Author(s): Jacek Kurzępa / Language(s): English
Issue: 3/2015
The author touches upon the subject matter of the rights of a child within the vista of the social conditions in the micro and mezosocial perspective. In the initial part of his considerations he indicates toward the challenges that the ageing society has to face, as well as evokes the phenomenon of love — as not only an ontic value but also biological and demographic. A natural destiny and biology of the body is ageing, we should accept such a natural consequence, which for ages has been difficult and led toward negation and acknowledgement that nature can be cheated, or improved. As a result new offers appear, be it within the scope of medicine (medications that help preserve the potency regardless of the age) and also beauty and plastic surgery, which subjects to correction the natural flabbiness of the skin, its senile spottiness and naturalness. What follows the possibilities and technologies is genetic engineering and modification connected with conception, creating new life, as well as its deprivation (euthanasia). The new possibilities kindle human passion, dream of perpetual youth, deny and disclaim the law of nature. They strengthen these “dreams,” elements of cultural narration, which talk people into recognizing new axiology, accepting every “modality” of the current ethical, moral, legal and customary axioms. What also appears within the scope of the “dreams of eternity” is the necessity of commercializing emotions, interpersonal bonds, using human embryos, organs, exploitation of children and their abuse. In spite of the proclamation of rights and respect toward Human Person, regardless of age, the letter of law and declarations are not a sufficient guarantee to protect and care for children and childhood effectively.

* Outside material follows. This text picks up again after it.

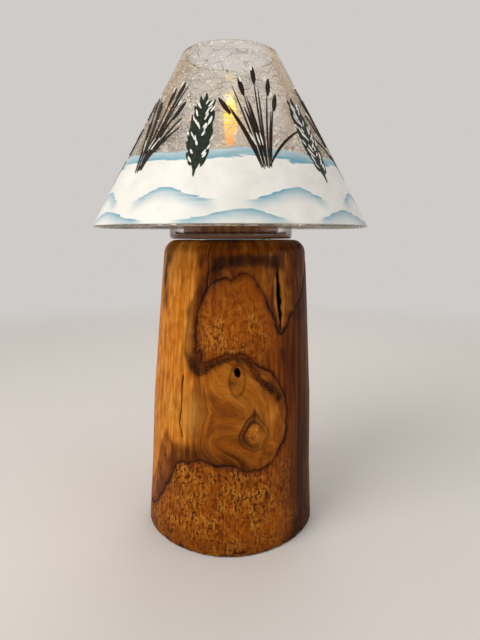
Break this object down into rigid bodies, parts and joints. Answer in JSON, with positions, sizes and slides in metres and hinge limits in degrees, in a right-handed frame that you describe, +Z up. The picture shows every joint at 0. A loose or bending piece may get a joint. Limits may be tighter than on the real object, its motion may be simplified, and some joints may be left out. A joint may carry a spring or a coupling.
{
  "type": "accent lamp",
  "caption": "Log-base accent lamp: crackle-glass cup and cone shade over a small battery candle with a swinging flame leaf.",
  "frame": {"origin": "on the table under the axis of the glass cup and shade", "axes": "+Z up, along the glass axis; -Y is the front, +X to the right of a viewer at the front"},
  "size_m": [0.197, 0.197, 0.3434],
  "materials": {
    "varnished_log": "glossy varnish over bark scars",
    "felt": "pressed felt",
    "clear_dots": "clear, soft",
    "cup_glass": "clear crackle glass",
    "riser_wood": "stained and waxed",
    "shade_glass": "crackle glass with a painted winter scene",
    "ivory_shell": "satin, ivory",
    "tube_glass": "clear, polished",
    "screw_steel": "zinc plated",
    "cell_steel": "nickel plated",
    "contact_steel": "nickel plated",
    "board_green": "solder mask",
    "chip_black": "moulded epoxy",
    "coil_copper": "enamelled copper wire",
    "switch_metal": "tinned",
    "knob_black": "satin",
    "flame_plastic": "translucent, frosted",
    "magnet_nickel": "nickel plated",
    "wire_steel": "drawn",
    "led_clear": "clear epoxy"
  },
  "bodies": {
    "log": {"log_base": "varnished_log", "felt_pad": "felt"},
    "cup": {"cup_bumpers": "clear_dots", "glass_cup": "cup_glass", "candle_riser": "riser_wood"},
    "shade": {"glass_shade": "shade_glass"},
    "candle": {"candle_base_shell": "ivory_shell", "candle_collar_shell": "ivory_shell", "candle_tube": "tube_glass", "shell_screws": "screw_steel", "coin_cell": "cell_steel", "negative_contact": "contact_steel", "positive_contact": "contact_steel", "circuit_board": "board_green", "controller_chip": "chip_black", "drive_coil": "coil_copper", "switch_body": "switch_metal", "pivot_wire": "wire_steel", "led": "led_clear", "led_leads": "contact_steel"},
    "flame": {"flame_leaf": "flame_plastic", "flame_magnet": "magnet_nickel"},
    "knob": {"switch_knob": "knob_black"},
    "door": {"battery_door": "ivory_shell"}
  },
  "joints": [
    {"name": "cup_turn", "type": "hinge", "parent": "log", "child": "cup", "pos_m": [0, 0, 0.217], "axis": [0, 0, 1], "continuous": true},
    {"name": "shade_lift", "type": "slide", "parent": "cup", "child": "shade", "axis": [0, 0, 1], "range_m": [0, 0.12]},
    {"name": "candle_lift", "type": "slide", "parent": "cup", "child": "candle", "axis": [0, 0, 1], "range_m": [0, 0.1]},
    {"name": "flame_swing", "type": "hinge", "parent": "candle", "child": "flame", "pos_m": [0, 0, 0.28], "axis": [0, 1, 0], "range_deg": [-8, 8]},
    {"name": "switch_slide", "type": "slide", "parent": "candle", "child": "knob", "axis": [1, 0, 0], "range_m": [0, 0.0022]},
    {"name": "door_turn", "type": "hinge", "parent": "candle", "child": "door", "pos_m": [0, -0.003, 0.259], "axis": [0, 0, 1], "range_deg": [0, 40]}
  ]
}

In the evoked, numerous examples of destroying the nature of childhood and treating children atrociously, the Author reveals claptrap and ineffectiveness of signatories of manifold documents and declarations on the one hand and touches upon the issue of our individual, personal responsibility for the fate of the youngest ones on the other. He emphasizes, both by generously making use of referred ideas conceived by Saint John Paul II, as well as by referring to Janusz Korczak, or Ellen Key, that the fate of the child is in our, adults’ hands. Therefore, if “our adulthood grows wild,” it is difficult to hope that we will behave properly and accordingly toward those who are weaker, smaller and dependant. In the face of the above, our adulthood, in its humanistic dimension, must continuously become better, more mature and also more beautiful, in order to meet the challenges which we face and which are connected with protecting and caring for the youngest ones.